ANDREW SPENCER: I don't - no, I don't go through auditors' reports. There's thousands of those happening every year.

LIAM BARTLETT: Animal activists believe there's a simple solution to the cruelty - it's up to the public and a new breed of free-range pig farmers, like Lee McCosker. Lee bought an old piggery, sow stalls and all, in northern NSW.

LIAM BARTLETT: So, what's going on? Where have all the pigs gone?

LEE MCCOSKER, PIG FARMER: They're out in the paddock.

LIAM BARTLETT: Why did you stop using these?

LEE MCCOSKER: I believe that they're incredibly cruel and I couldn't bear to keep my sows in this sort of environment.

LIAM BARTLETT: Lee says her sows are now passive and more productive.

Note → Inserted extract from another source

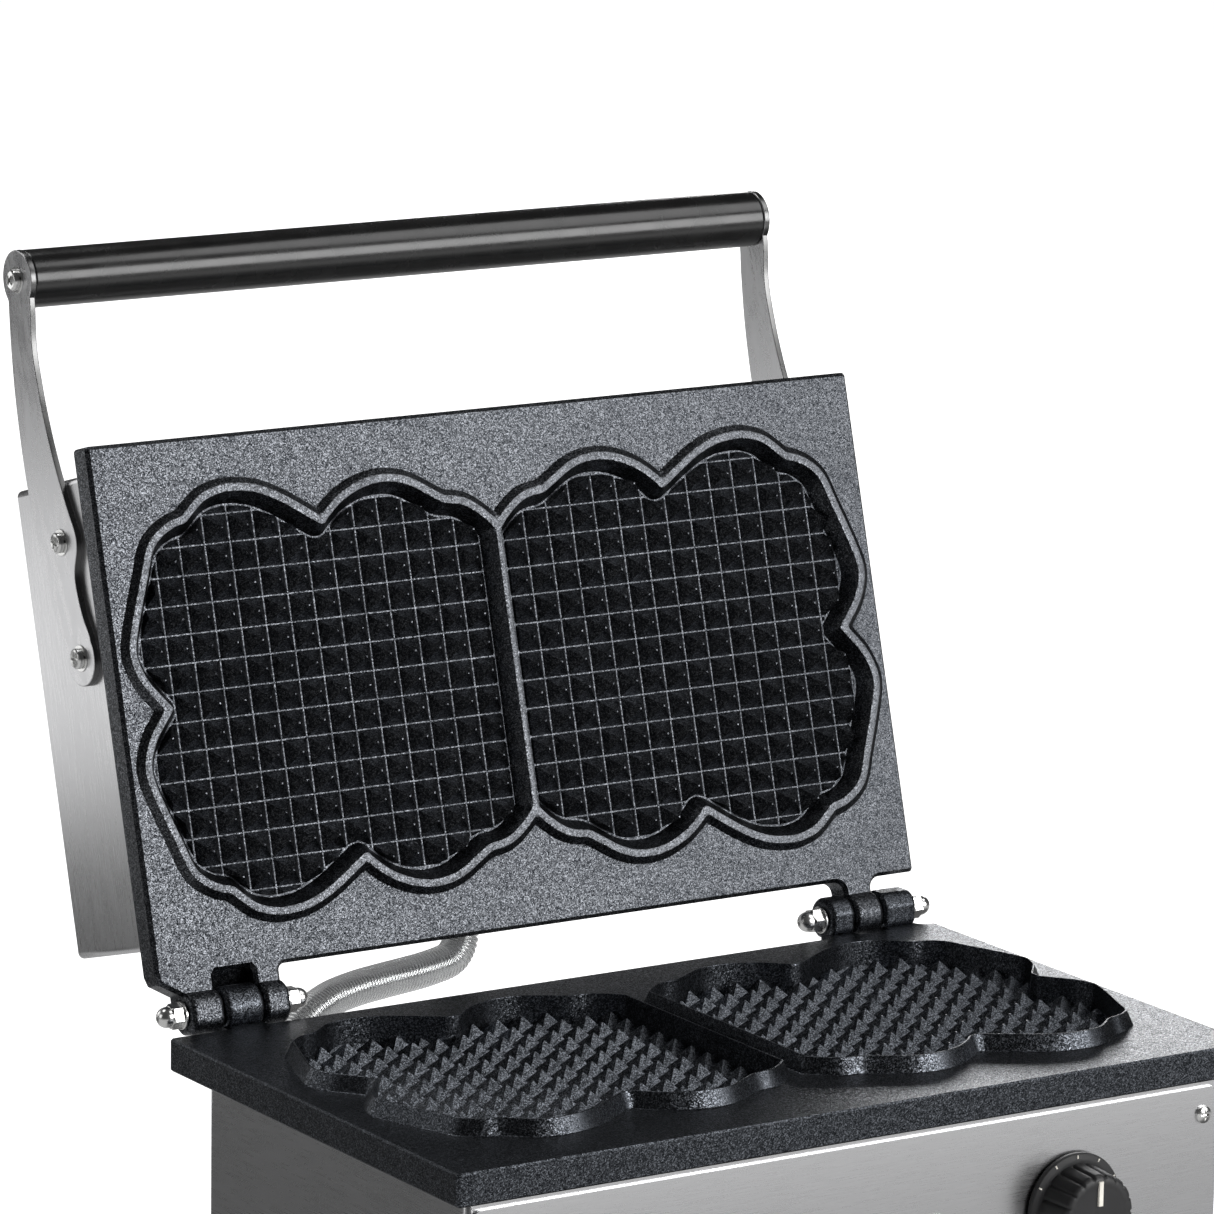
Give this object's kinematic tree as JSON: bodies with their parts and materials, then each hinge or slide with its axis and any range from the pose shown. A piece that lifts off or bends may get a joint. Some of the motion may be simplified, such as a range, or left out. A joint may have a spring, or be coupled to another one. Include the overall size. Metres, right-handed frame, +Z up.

The only downside is that the free-range pork she produces is more expensive than meat from intensive farms, which means we all have a role in this issue. If we want to liberate pigs, we have to pay a bit more for it. How much more expensive would it be?

LEE MCCOSKER: Going on estimates from this farm, it's roughly 20% more expensive to produce.

LIAM BARTLETT: Are you really telling me that all pigs could be raised like this and we'd all be able to afford it?



LEE MCCOSKER: Yeah. If they were treating their pigs like this, you definitely could still afford to be able to purchase free-range bacon.

EMMA HASWELL: Australia is so far behind when it comes to farm animal welfare, it's appalling. You know, if other people can do it, then so can we.